The Human-in-the-Loop Dilemma

This is where you hit a practical snag. The optimal model might say to delay a batch, but the floor manager has a truck arriving at 4 PM. Pure optimization can clash with logistics reality. The most successful implementations I’ve seen build in a compliance rate metric. The AI proposes, the human disposes, and the system learns from overrides. Over time, if the system sees that shipping schedules are an immutable constraint, it starts factoring that in earlier. It’s a collaboration, not a takeover. This messy, iterative tuning is what separates academic projects from real-world tools.

Predictive Maintenance: The Cornerstone of Resource Efficiency

This is perhaps the most mature application, but its sustainability angle is sometimes underplayed. It’s not just about avoiding downtime. A failing bearing in a high-speed wire drawing machine doesn’t just break; it first causes increased friction, driving up energy draw for weeks. A slightly misaligned die doesn’t just snap; it produces a rising percentage of sub-surface defects, leading to parts that fail quality checks after having full energy and material invested in them.

By moving from scheduled to condition-based maintenance using vibration, acoustic, and thermal analysis, AI models prevent the slow, wasteful degradation of processes. I remember a case where the model flagged a compressor for attention based on a subtle change in its electrical signature. The maintenance log showed it was fine by all standard metrics. Upon inspection, a small valve was beginning to stick, causing the unit to work 7% harder to maintain pressure. That’s 7% more electricity, every hour, for a problem that would have been missed for another three months until the next scheduled service.

The sustainability gain here is two-fold: it conserves the energy wasted by degrading equipment and extends the total service life of the capital asset itself, reducing the environmental cost of manufacturing and replacing the machine. It’s a profound shift from treating equipment as something that runs until it breaks, to treating it as a system whose efficiency must be constantly guarded.

Supply Chain and Design: The Upstream Leverage

The influence extends beyond the factory gate. For a manufacturer like Zitai Fasteners, whose location near major transport arteries like the Beijing-Guangzhou Railway is a logistical advantage, AI can optimize that very advantage for sustainability. Advanced planning systems can now factor in not just cost and time, but the carbon footprint of different transport modes and routes, balancing inventory levels against greener but slower shipping options.
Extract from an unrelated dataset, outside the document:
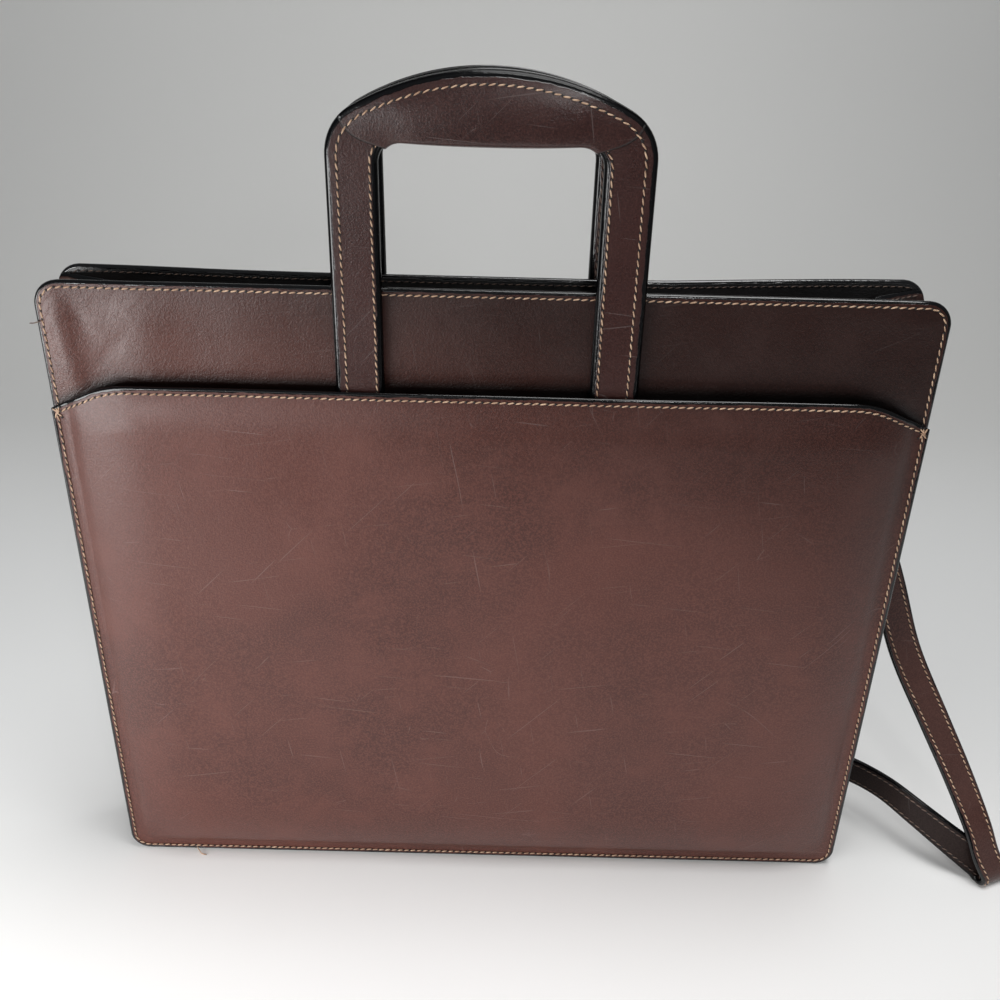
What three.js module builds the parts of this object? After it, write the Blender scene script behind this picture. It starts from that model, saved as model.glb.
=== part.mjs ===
// Slim leather document case: two stiff leather walls joined by a folding gusset,
// a stitched pocket on each wall, a padded handle rising out of each pocket,
// and a flat shoulder strap that is sewn to the back wall and folds on the floor.
// Millimetres, +Z up. The case faces -Y. The origin is the middle of the front
// wall's bottom edge, on the surface that the case stands on.
import * as THREE from 'three';
import { mergeVertices } from 'three/addons/utils/BufferGeometryUtils.js';

// Driving dimensions of the walls
const wallWidth = 400;
const wallHeight = 330;
const wallThickness = 3;
const topCornerRadius = 12;
const bottomCornerRadius = 10;

// Driving dimensions of the gusset between the walls
const gapAtBase = 31;
const gussetThickness = 1.6;
const gussetInset = 6;
const gussetTopDrop = 4;
const gussetStripWidth = 56;
const gussetCornerRadius = 9;
const gussetBaseFold = 3;
const gussetFullFoldHeight = 147;
const foldNoseWidth = 3;
const edgeMargin = 1;

// Driving dimensions of the pockets
const pocketThickness = 2;
const pocketPuff = 10;
const mouthStandOff = 7.2;
const pocketMouthHeight = 285;
const mouthCornerDrop = 14;
const mouthCornerRun = 39;
const mouthTurnRadius = 45;
const pocketRim = 7;
const pocketShoulder = 18;
const mouthShoulder = 22;

// Driving dimensions of the handles
const handleWidth = 134.8;
const handleLegWidth = 21.7;
const handleThickness = 6;
const handleRise = 89;
const handleReach = 105;
const handleArchRadius = 115;
const handleShoulderRadius = 22;
const handleBandDepth = 27.6;
const handleInnerRadius = 9;
const handleCentreX = -1.7;
const backHandleShift = -1.3;
const backHandleDrop = 1.2;
const gripThickness = 15;
const gripSkin = 1.5;
const gripEndAngle = 45;

// Driving dimensions of the shoulder strap
const strapWidth = 18;
const strapThickness = 3;
const strapSewnHeight = 314;
const strapSewnLength = 17;
const strapSewnAcross = 0.93;
const strapFoldRadius = 3.4;

// Gap that leather pieces lying on each other keep
const clearance = 0.3;

// Steps of the meshes
const cornerSteps = 4;
const handleArcSteps = 5;
const gripStations = 14;
const gussetSideSteps = 8;
const strapSubsteps = 2;

// Colours of the leathers
const brownLeather = { color: 0x4a2c28, roughness: 0.45, metalness: 0 };
const darkLeather = { color: 0x2c1a18, roughness: 0.5, metalness: 0 };

const halfWidth = wallWidth / 2;
const wallFront = -wallThickness / 2;
const wallBack = wallThickness / 2;

// Clear gap between the walls along their top edges, as shares of the base gap.
// Across runs from -1 at the left end to 1 at the right end.
const topGap = [
  { across: -1.0, gap: 0.77 },
  { across: -0.8, gap: 0.72 },
  { across: -0.6, gap: 0.62 },
  { across: -0.38, gap: 0.58 },
  { across: 0.38, gap: 0.58 },
  { across: 0.6, gap: 0.78 },
  { across: 0.8, gap: 0.93 },
  { across: 1.0, gap: 1.0 },
];

function lerp(a, b, share) {
  return a + (b - a) * share;
}

function smooth(share) {
  const t = Math.min(Math.max(share, 0), 1);
  return t * t * (3 - 2 * t);
}

// Value of a named column at a place, in a straight line between the rows of a table
function readTable(table, key, column, place) {
  const last = table[table.length - 1];
  if (place <= table[0][key]) {
    return table[0][column];
  }
  for (let i = 1; i < table.length; i += 1) {
    const low = table[i - 1];
    const high = table[i];
    if (place <= high[key]) {
      return lerp(low[column], high[column], (place - low[key]) / (high[key] - low[key]));
    }
  }
  return last[column];
}

// The back wall leans in towards the handles: its gap runs straight from the
// base to the top edge, and the top edge waves as the table says.
function gapBetweenWalls(x, z) {
  const top = gapAtBase * readTable(topGap, 'across', 'gap', x / halfWidth);
  return lerp(gapAtBase, top, z / wallHeight);
}

function backWallInner(x, z) {
  return wallBack + gapBetweenWalls(x, z);
}

function backWallOuter(x, z) {
  return backWallInner(x, z) + wallThickness;
}

// One closed body from a list of equal closed sections, each a list of points
function loft(sections) {
  const count = sections[0].length;
  const position = [];
  const index = [];
  sections.forEach((section) => {
    section.forEach((point) => position.push(point.x, point.y, point.z));
  });
  for (let i = 0; i + 1 < sections.length; i += 1) {
    for (let k = 0; k < count; k += 1) {
      const a = i * count + k;
      const b = i * count + ((k + 1) % count);
      index.push(a, b, b + count);
      index.push(a, b + count, a + count);
    }
  }
  return { position, index, count };
}

// Flat end of a loft: the section is cut into triangles in its own plane
function capLoft(body, sections, atEnd) {
  const section = atEnd ? sections[sections.length - 1] : sections[0];
  const first = atEnd ? (sections.length - 1) * body.count : 0;
  const origin = section[0];
  const normal = new THREE.Vector3();
  section.forEach((point, k) => {
    const next = section[(k + 1) % section.length];
    const a = point.clone().sub(origin);
    const b = next.clone().sub(origin);
    normal.add(a.cross(b));
  });
  normal.normalize();
  const across = new THREE.Vector3(0, 1, 0);
  if (Math.abs(normal.y) > 0.9) {
    across.set(1, 0, 0);
  }
  const u = across.clone().cross(normal).normalize();
  const v = normal.clone().cross(u);
  const flat = section.map((point) => {
    const arm = point.clone().sub(origin);
    return new THREE.Vector2(arm.dot(u), arm.dot(v));
  });
  THREE.ShapeUtils.triangulateShape(flat, []).forEach(([a, b, c]) => {
    if (atEnd) {
      body.index.push(first + a, first + b, first + c);
    } else {
      body.index.push(first + c, first + b, first + a);
    }
  });
}

// Merges what touches, and turns the faces outwards if the body is inside out
function closeBody(geometry) {
  const merged = mergeVertices(geometry, 1e-4);
  const place = merged.attributes.position;
  const corners = merged.index.array;
  const [a, b, c] = [new THREE.Vector3(), new THREE.Vector3(), new THREE.Vector3()];
  let volume = 0;
  for (let i = 0; i < corners.length; i += 3) {
    a.fromBufferAttribute(place, corners[i]);
    b.fromBufferAttribute(place, corners[i + 1]);
    c.fromBufferAttribute(place, corners[i + 2]);
    volume += a.dot(b.cross(c));
  }
  if (volume < 0) {
    merged.setIndex(Array.from(corners).reverse());
  }
  merged.computeVertexNormals();
  return merged;
}

function bodyGeometry(position, index) {
  const geometry = new THREE.BufferGeometry();
  geometry.setAttribute('position', new THREE.Float32BufferAttribute(position, 3));
  geometry.setIndex(index);
  return closeBody(geometry);
}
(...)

More subtly, generative design algorithms, used in collaboration with customers, can suggest part optimizations. Could a bracket use less material if a slight design change was made? Could a different grade of steel, with a lower energy-intensive production process, suffice if the manufacturing parameters were adjusted? This is where AI acts as a catalyst for sustainable design-for-manufacture conversations, potentially reducing material and energy burdens before the production order is even placed. It moves sustainability upstream in the value chain.

The Stumbling Blocks and Realistic Expectations

It hasn’t all been smooth sailing. The biggest failure mode I’ve witnessed is the boil the ocean approach: trying to build a perfect, plant-wide digital twin from day one. The data infrastructure crumbles, the models become too complex, and the project dies under its own weight. Success comes from picking a single, painful waste stream—like the material over-consumption example—and solving it. Prove the value, then scale.

Another issue is data quality. On old production lines, getting clean, time-synchronized data from disparate PLCs and manual logs is a monumental task. Sometimes, 80% of the initial project is just building a reliable data pipeline. You also face cultural resistance; if the AI’s suggestion saves energy but adds a step for an operator, it will be ignored unless it’s framed as making their job easier or more consistent in the long run.

So, how does AI truly boost sustainability? It’s not a magic wand. It’s a magnifying glass and a relentless calculator. It shines a light on the hidden, expensive inefficiencies we’ve learned to live with—the extra kilowatt-hour, the wasted gram of steel, the slow decay of a machine. It provides the evidence needed to justify investments in better processes and empowers humans to make smarter, more informed decisions that collectively shrink the environmental footprint of making things. The boost is cumulative, iterative, and deeply practical. It turns the ambition of sustainable manufacturing from a report in a boardroom into a daily practice on the shop floor.